Optionally, you can change the name of the instance that Terraform will create:
export TF_VAR_spanner_state_name=<INSERT_STATE_SPANNER_INSTANCE_NAME>
If you already have a Spanner instance where state must be stored, only set the the name of your instance:
export TF_VAR_spanner_state_name=<INSERT_YOUR_STATE_SPANNER_INSTANCE_NAME>
If you want to manage the state of the Autoscaler in your own Cloud Spanner instance, please create the following table in advance:
CREATE TABLE spannerAutoscaler ( id STRING(MAX), lastScalingTimestamp TIMESTAMP, createdOn TIMESTAMP, updatedOn TIMESTAMP, lastScalingCompleteTimestamp TIMESTAMP, scalingOperationId STRING(MAX), scalingRequestedSize INT64, scalingMethod STRING(MAX), scalingPreviousSize INT64, ) PRIMARY KEY (id)

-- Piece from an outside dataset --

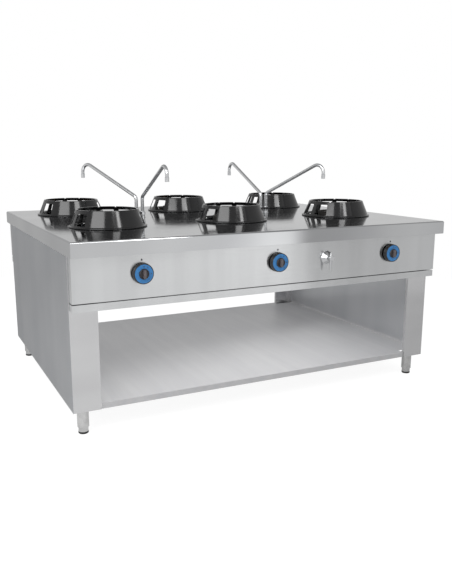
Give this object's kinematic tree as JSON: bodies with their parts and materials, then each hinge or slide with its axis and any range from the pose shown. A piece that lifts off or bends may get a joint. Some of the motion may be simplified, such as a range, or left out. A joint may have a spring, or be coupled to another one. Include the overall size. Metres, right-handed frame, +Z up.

Note: If you are upgrading from v1.x, then you need to add the 5 new columns to the spanner schema using the following DDL statements
ALTER TABLE spannerAutoscaler ADD COLUMN IF NOT EXISTS lastScalingCompleteTimestamp TIMESTAMP; ALTER TABLE spannerAutoscaler ADD COLUMN IF NOT EXISTS scalingOperationId STRING(MAX); ALTER TABLE spannerAutoscaler ADD COLUMN IF NOT EXISTS scalingRequestedSize INT64; ALTER TABLE spannerAutoscaler ADD COLUMN IF NOT EXISTS scalingMethod STRING(MAX); ALTER TABLE spannerAutoscaler ADD COLUMN IF NOT EXISTS scalingPreviousSize INT64;
Note: If you are upgrading from V2.0.x, then you need to add the 3 new columns to the spanner schema using the following DDL statements
ALTER TABLE spannerAutoscaler ADD COLUMN IF NOT EXISTS scalingRequestedSize INT64; ALTER TABLE spannerAutoscaler ADD COLUMN IF NOT EXISTS scalingMethod STRING(MAX); ALTER TABLE spannerAutoscaler ADD COLUMN IF NOT EXISTS scalingPreviousSize INT64;
-
Next, continue to Creating Autoscaler infrastructure.
In this section you deploy the Autoscaler infrastructure.
-
Set the project ID and region in the corresponding Terraform environment variables:
export TF_VAR_project_id=${PROJECT_ID} export TF_VAR_region=${REGION}
-
Change directory into the Terraform per-project directory and initialize it:
cd ${AUTOSCALER_DIR} terraform init
-
Create the Autoscaler infrastructure:
terraform plan -out=terraform.tfplan terraform apply -auto-approve terraform.tfplan
If you are running this command in Cloud Shell and encounter errors of the form
"Error: cannot assign requested address
", this is a
known issue in the Terraform Google provider, please retry
with -parallelism=1
.
If you have existing Spanner instances that you want to import to be managed by Terraform, follow the instructions in this section.
-
List your spanner instances
gcloud spanner instances list --format="table(name)"
-
Set the following variable with the instance name from the output of the above command that you want to import
SPANNER_INSTANCE_NAME=<YOUR_SPANNER_INSTANCE_NAME>
-
Create a Terraform config file with an empty
google_spanner_instance
resourceecho "resource \"google_spanner_instance\" \"${SPANNER_INSTANCE_NAME}\" {}" > "${SPANNER_INSTANCE_NAME}.tf"
-
Import the Spanner instance into the Terraform state.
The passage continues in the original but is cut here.